WHAT THE TASK ASKS: Examine each line of the data. Copy those that contain the string "from".

MATERIAL PROVIDED:

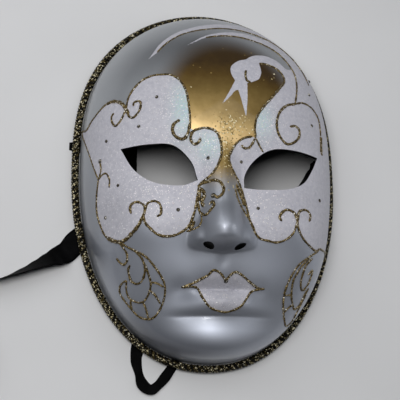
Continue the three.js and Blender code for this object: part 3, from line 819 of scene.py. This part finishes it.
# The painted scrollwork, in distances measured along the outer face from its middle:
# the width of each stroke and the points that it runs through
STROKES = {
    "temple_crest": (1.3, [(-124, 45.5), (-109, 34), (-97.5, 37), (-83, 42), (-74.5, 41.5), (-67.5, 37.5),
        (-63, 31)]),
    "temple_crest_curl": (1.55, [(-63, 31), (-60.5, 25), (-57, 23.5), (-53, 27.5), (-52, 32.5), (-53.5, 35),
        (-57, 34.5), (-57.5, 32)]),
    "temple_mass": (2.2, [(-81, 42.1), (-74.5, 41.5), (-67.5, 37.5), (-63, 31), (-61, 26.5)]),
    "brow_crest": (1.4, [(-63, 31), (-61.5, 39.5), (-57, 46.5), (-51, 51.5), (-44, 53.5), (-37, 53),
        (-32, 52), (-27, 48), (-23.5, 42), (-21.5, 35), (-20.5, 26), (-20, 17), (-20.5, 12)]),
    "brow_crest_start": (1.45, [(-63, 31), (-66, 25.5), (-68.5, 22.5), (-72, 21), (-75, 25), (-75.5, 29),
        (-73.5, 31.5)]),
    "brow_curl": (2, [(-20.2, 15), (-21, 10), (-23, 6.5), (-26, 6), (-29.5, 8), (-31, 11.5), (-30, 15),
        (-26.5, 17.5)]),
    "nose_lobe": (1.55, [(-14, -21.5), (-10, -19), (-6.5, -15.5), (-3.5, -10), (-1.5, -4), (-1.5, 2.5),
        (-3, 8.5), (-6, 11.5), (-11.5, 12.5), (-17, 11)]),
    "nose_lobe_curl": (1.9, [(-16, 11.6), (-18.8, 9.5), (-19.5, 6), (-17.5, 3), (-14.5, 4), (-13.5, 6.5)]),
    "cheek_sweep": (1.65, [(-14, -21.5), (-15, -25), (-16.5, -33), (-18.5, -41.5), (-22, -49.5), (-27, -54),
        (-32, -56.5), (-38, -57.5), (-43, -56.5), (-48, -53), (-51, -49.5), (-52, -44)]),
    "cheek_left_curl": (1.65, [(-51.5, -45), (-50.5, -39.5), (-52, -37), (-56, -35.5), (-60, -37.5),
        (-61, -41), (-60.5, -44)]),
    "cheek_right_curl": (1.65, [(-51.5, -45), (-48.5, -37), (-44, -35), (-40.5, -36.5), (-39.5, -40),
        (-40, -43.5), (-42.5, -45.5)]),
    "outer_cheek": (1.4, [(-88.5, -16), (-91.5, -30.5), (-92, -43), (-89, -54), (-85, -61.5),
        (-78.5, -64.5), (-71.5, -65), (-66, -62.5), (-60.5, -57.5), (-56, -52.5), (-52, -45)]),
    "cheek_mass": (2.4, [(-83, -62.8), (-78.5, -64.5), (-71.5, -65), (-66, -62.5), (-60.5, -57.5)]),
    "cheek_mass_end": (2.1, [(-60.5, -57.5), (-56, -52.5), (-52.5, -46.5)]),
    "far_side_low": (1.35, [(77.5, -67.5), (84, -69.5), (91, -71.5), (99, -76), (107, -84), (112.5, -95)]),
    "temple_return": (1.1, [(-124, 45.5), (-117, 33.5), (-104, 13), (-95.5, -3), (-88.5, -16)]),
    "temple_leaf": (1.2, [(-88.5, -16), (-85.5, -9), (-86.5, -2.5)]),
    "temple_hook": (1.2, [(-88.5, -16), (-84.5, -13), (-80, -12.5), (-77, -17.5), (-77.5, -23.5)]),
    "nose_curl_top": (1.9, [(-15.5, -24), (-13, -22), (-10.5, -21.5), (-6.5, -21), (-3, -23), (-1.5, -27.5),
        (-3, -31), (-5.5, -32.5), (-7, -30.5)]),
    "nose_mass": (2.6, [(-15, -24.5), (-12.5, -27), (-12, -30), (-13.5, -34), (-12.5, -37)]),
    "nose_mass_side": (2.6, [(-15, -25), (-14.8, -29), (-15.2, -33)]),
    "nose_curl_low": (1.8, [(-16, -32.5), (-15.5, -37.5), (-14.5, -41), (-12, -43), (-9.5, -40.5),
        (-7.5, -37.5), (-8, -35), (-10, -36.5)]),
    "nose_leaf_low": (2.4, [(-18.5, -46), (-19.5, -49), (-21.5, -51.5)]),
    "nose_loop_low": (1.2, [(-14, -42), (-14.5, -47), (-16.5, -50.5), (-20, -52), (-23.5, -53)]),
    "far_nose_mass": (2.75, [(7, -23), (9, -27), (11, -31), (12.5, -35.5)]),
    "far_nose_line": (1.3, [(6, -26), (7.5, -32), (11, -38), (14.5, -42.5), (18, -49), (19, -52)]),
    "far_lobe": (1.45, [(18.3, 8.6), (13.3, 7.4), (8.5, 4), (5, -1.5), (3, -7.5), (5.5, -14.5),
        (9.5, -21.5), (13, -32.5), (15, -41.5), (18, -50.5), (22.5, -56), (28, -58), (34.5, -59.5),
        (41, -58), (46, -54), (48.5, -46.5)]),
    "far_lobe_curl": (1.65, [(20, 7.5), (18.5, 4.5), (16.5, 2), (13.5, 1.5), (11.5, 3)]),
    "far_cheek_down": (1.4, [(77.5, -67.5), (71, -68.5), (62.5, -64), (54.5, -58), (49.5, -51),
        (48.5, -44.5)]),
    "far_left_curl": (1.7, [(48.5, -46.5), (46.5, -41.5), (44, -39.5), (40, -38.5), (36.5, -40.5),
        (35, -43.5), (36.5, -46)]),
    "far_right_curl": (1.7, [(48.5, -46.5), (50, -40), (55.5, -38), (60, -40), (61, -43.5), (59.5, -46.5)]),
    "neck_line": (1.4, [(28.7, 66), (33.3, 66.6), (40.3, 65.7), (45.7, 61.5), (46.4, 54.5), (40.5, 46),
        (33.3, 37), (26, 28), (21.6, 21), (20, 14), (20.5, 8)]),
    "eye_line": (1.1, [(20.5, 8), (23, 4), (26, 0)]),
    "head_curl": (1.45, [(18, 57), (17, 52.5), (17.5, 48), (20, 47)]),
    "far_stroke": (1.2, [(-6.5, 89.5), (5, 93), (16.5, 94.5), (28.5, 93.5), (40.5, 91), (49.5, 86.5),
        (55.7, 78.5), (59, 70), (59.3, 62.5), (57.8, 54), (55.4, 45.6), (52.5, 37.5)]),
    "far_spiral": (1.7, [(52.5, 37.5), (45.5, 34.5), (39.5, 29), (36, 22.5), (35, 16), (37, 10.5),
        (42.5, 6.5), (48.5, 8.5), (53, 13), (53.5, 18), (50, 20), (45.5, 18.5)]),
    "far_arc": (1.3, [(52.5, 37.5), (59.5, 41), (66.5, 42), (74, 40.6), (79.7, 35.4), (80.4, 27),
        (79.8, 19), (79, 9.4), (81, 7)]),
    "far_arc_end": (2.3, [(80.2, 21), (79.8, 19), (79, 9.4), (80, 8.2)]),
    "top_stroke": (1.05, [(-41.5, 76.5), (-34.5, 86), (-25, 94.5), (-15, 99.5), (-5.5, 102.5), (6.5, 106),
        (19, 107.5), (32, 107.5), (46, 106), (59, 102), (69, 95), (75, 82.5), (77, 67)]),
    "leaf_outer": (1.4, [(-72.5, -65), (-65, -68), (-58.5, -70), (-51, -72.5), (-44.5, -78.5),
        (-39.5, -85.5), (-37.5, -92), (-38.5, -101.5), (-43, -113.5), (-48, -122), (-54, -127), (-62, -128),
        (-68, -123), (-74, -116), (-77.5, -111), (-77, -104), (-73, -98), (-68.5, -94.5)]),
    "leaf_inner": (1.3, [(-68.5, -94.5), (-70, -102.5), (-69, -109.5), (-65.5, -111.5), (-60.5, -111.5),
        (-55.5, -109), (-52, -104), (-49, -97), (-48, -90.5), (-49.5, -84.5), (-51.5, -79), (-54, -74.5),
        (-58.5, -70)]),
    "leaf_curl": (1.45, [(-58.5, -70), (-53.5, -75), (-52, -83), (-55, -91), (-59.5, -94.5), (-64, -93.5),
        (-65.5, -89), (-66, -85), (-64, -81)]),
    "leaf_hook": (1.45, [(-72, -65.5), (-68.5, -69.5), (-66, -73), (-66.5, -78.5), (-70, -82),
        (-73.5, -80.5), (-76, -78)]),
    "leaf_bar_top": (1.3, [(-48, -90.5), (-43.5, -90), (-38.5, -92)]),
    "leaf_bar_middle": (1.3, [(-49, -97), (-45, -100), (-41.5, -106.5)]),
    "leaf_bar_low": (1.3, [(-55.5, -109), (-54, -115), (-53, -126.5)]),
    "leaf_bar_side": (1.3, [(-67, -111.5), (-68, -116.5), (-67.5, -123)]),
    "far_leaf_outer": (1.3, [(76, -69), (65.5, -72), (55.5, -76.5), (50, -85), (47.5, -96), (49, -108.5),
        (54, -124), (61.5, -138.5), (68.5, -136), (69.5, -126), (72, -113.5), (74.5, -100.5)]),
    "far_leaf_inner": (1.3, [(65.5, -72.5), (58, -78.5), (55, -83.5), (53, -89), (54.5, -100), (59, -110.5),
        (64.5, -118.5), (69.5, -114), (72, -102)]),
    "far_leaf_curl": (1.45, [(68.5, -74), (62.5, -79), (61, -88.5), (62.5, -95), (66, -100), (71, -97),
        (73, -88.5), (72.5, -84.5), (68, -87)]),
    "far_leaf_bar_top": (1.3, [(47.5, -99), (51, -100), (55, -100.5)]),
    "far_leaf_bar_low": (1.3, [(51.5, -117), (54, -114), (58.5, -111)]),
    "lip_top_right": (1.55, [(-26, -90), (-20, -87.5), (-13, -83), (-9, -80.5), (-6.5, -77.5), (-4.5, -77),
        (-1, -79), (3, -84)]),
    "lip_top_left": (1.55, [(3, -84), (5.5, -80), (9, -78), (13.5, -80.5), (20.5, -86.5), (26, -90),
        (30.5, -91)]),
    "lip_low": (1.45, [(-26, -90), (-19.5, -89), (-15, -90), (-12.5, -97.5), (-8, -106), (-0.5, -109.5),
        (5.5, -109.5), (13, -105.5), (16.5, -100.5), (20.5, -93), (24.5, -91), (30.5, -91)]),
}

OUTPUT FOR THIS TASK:
Continue the three.js and Blender code for this object: part 3, from line 819 of scene.py. This part finishes it.
# The painted scrollwork, in distances measured along the outer face from its middle:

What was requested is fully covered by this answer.